Caroline’s Comeuppance by Tess Quinn

This is a story in two volumes, focussing on Caroline Bingley, after the events of Pride and Prejudice. After P&P I didn’t have strong feelings either way on Caroline.  Although I am by no means her biggest fan, in P&P her biggest crime is being a social-climbing snob. For all we know, she may have genuinely felt that Jane didn’t care for Charles Bingley and been saving her brother from unwittingly making a marriage of unequal affection.  I feel that Caroline was one of the characters who had a comeuppance in Pride and Prejudice, which was to see Mr Darcy get married to Elizabeth, and to be fair, Caroline actually swallows her pride and pays off ‘every arrear of civility’ towards Elizabeth and tries to make things up with Jane. Often in Austen-inspired stories Caroline is portrayed very harshly, so I was interested to see what type of comeuppance the author here had planned for her.

Volume 1 deals with the time before Charles and Jane marry.  Caroline comes in to Hertfordshire at her brother’s command; he wants her to show support for his marriage. However, Caroline has another agenda, realising that this is the last chance she would have to stop Fitzwilliam Darcy from marrying Elizabeth.  In this story, Caroline genuinely loves Mr Darcy and she feels that she almost deserves him for all her years of diligence in attending to her lessons in being a proper lady. You would think that this would engender the reader’s pity for her, but it doesn’t because she is so unlikeable, clueless and ruthless in her approach to trying to break up the relationship. Obviously her scheming doesn’t come to much and after a run of embarrassments she comes to realise that her perceptions of people were shallow in the extreme.  This volume was pretty good, it got the emotions going, even if it was mostly negative feelings towards Miss Bingley!

Volume 2 is quite a bit longer.  Here we see Caroline after the weddings.  She is now in London, living with her brother and Jane.
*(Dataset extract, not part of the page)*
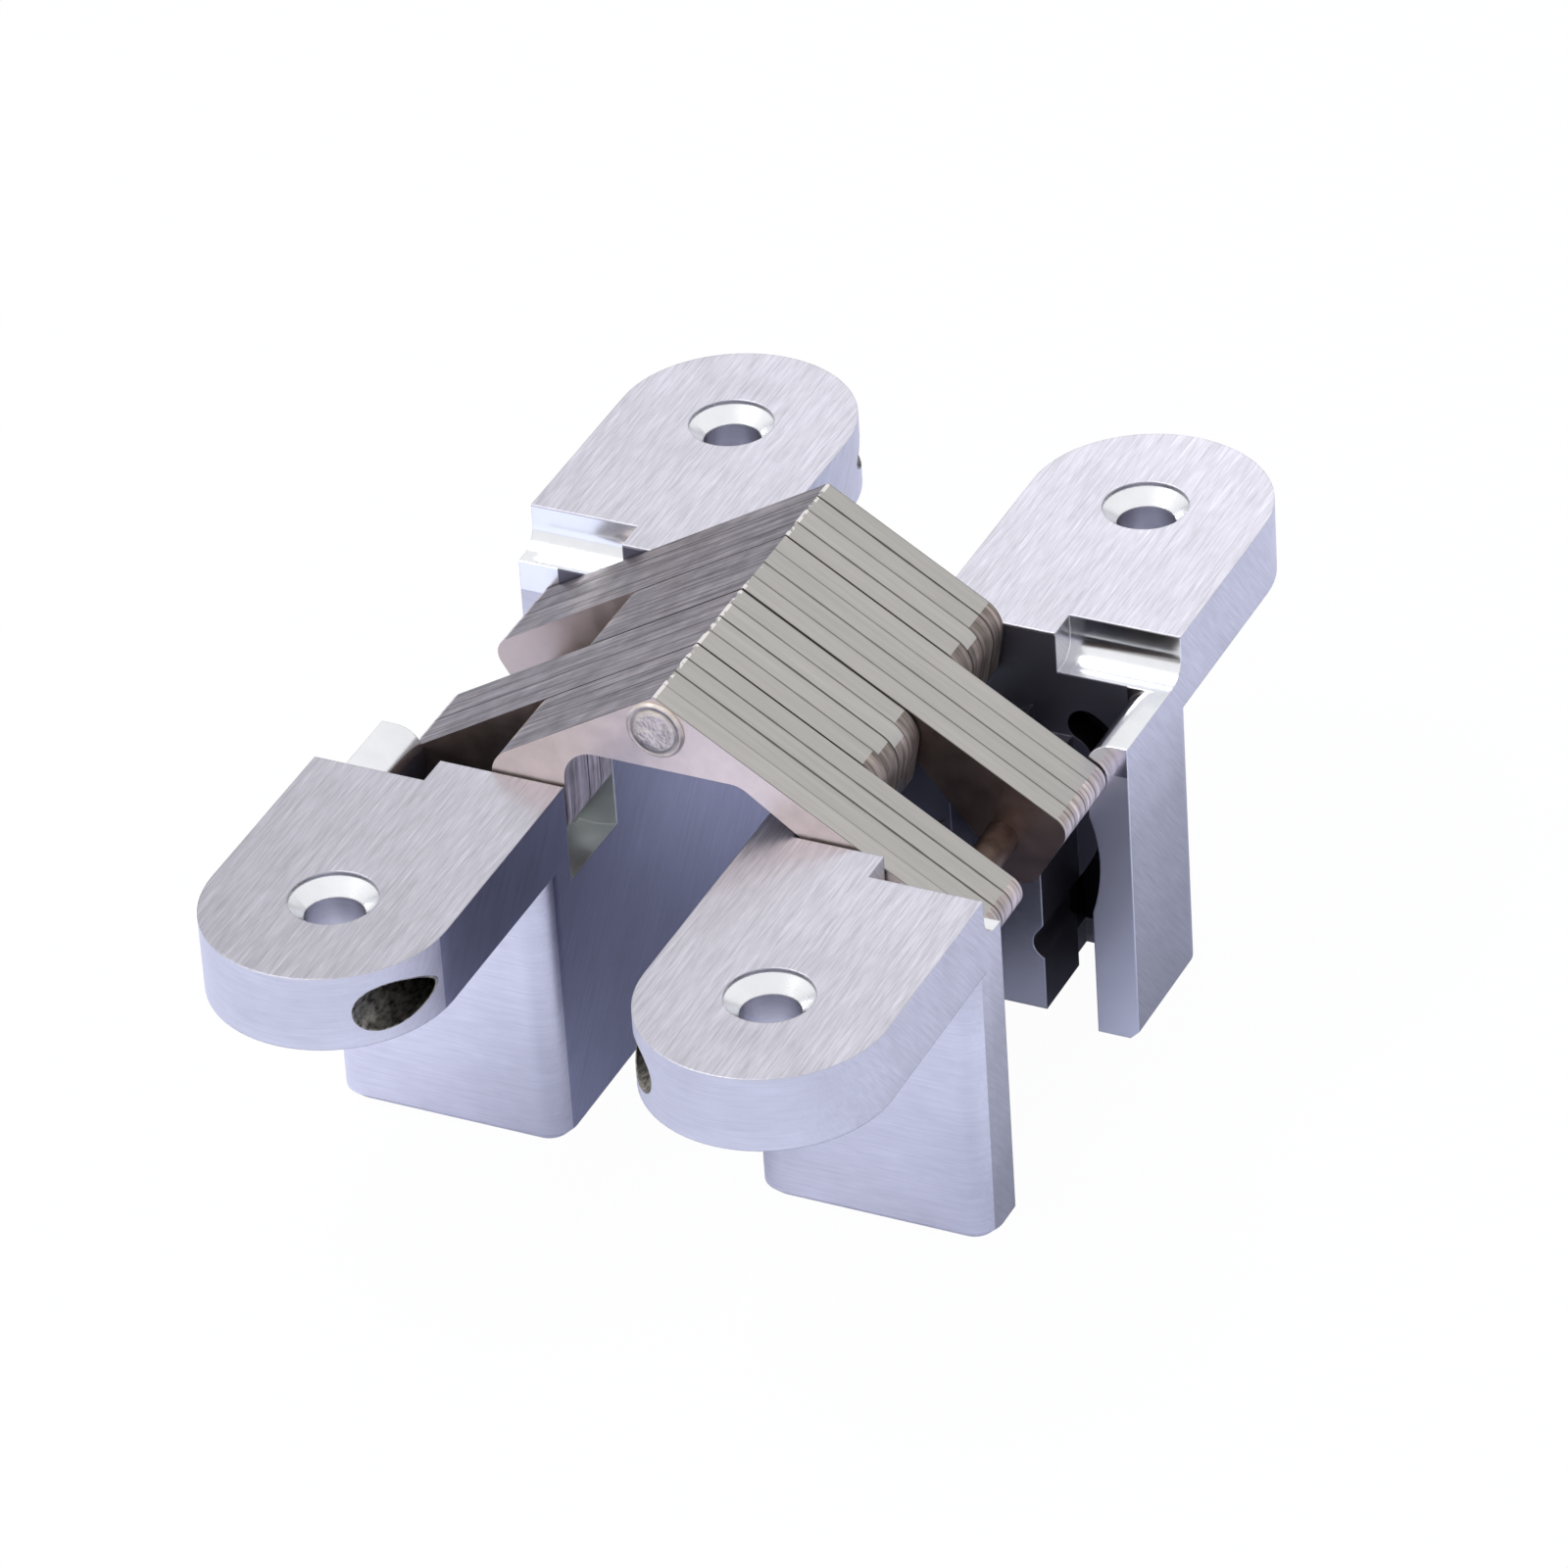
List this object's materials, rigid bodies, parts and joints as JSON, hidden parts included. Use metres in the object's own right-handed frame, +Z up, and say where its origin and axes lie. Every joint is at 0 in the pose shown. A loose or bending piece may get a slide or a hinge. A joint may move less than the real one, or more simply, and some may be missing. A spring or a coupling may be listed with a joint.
{
  "type": "concealed hinge",
  "caption": "Concealed mortise hinge with round-ended pocketed leaves joined by laminated crossing links on riveted and sliding pins.",
  "frame": {"origin": "middle of the bounding box at its bottom, where the housings stand, with the hinge lying fully open", "axes": "+X from the fixed leaf to the moving leaf, +Y along the leaves and the pins, +Z up out of the leaf faces"},
  "size_m": [0.0716, 0.1174, 0.0524],
  "materials": {
    "leaf_casting": "satin brushed plating on a zinc casting",
    "link_steel": "sheared and tumbled steel plate",
    "pin_steel": "drawn steel"
  },
  "bodies": {
    "fixed_leaf": {"fixed_leaf": "leaf_casting", "fixed_pivot_pin": "pin_steel"},
    "link_a": {"link_a_plate_1": "link_steel", "link_a_plate_2": "link_steel", "link_a_plate_3": "link_steel", "link_a_plate_4": "link_steel", "link_a_plate_5": "link_steel", "link_a_plate_6": "link_steel", "link_a_plate_7": "link_steel", "link_a_plate_8": "link_steel", "centre_pin": "pin_steel", "moving_slide_pin": "pin_steel"},
    "link_b": {"link_b_plate_1": "link_steel", "link_b_plate_2": "link_steel", "link_b_plate_3": "link_steel", "link_b_plate_4": "link_steel", "link_b_plate_5": "link_steel", "link_b_plate_6": "link_steel", "link_b_plate_7": "link_steel", "link_b_plate_8": "link_steel", "fixed_slide_pin": "pin_steel"},
    "moving_leaf": {"moving_leaf": "leaf_casting", "moving_pivot_pin": "pin_steel"}
  },
  "joints": [
    {"name": "link_a_pivot", "type": "hinge", "parent": "fixed_leaf", "child": "link_a", "pos_m": [-0.0132, 0, 0.0353], "axis": [0, -1, 0], "range_deg": [0, 117.09]},
    {"name": "centre_pivot", "type": "hinge", "parent": "link_a", "child": "link_b", "pos_m": [0, 0, 0.0487], "axis": [0, -1, 0], "range_deg": [-54.23, 0.05]},
    {"name": "link_b_pivot", "type": "hinge", "parent": "link_b", "child": "moving_leaf", "pos_m": [0.0132, 0, 0.0353], "axis": [0, -1, 0], "range_deg": [-0.05, 117.14]}
  ],
  "couplings": [
    {"joint": "centre_pivot", "follows": "link_a_pivot", "ratio": -0.46271},
    {"joint": "link_b_pivot", "follows": "link_a_pivot", "ratio": 1}
  ]
}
The story begins with Caroline leaving an evening event alone and getting caught up in some intrigue.  She gets abducted by somebody calling himself only ‘Sir’ who later turns out to be a spy.  Following this meeting Sir contacts her again and Caroline agrees to go on adventures with him.  I had a few issues with this volume.  Firstly, societal norms of the time – I don’t think that Caroline would have left an event unescorted, and I certainly don’t think that as a woman, particularly an unmarried woman, she’d have stayed in London alone when her brother and his wife went to visit Hertfordshire. Going off unescorted with Sir (aside from the initial abduction, which she obviously has no control over) would have been so risky that I don’t think Caroline would have done it.  As a social climber of many years standing the risk would have just been too great.

Secondly, the relationship with ‘Sir’.  I don’t buy it.  What on earth he sees in her aside from her physical charms is a mystery.  It is obvious that he sees her flaws, but Caroline in this story has no good points in her character. Since ‘Sir’ is a spy he might find some of her manipulative societal skills useful but how that would serve them in a relationship when they are not out in society is less clear.


There was an aspect of this story that I found a real shame, and that was that we see little to no development of Caroline’s character, she begins the story as a manipulative, unpleasant woman, and that is how she remains, and she is rewarded for it.  I think Caroline was an intelligent woman who could have either found somebody to care for and potentially soften her attitudes, or she’d meet somebody who would have advanced her in society and she’d become a society wife, but in this latter scenario I don’t see how her husband could care for her at all unless he was unaware of her true nature. Here she is cemented in her awfulness but with the love of an intelligent, decent man who knows what she is and it just seems quite unlikely, and pretty sad for him to have knowingly made such a bad bargain. I also felt that this second volume didn't flow that well, there were a number of flashbacks which I feel interrupted the timeline.  I much preferred the first volume to the second.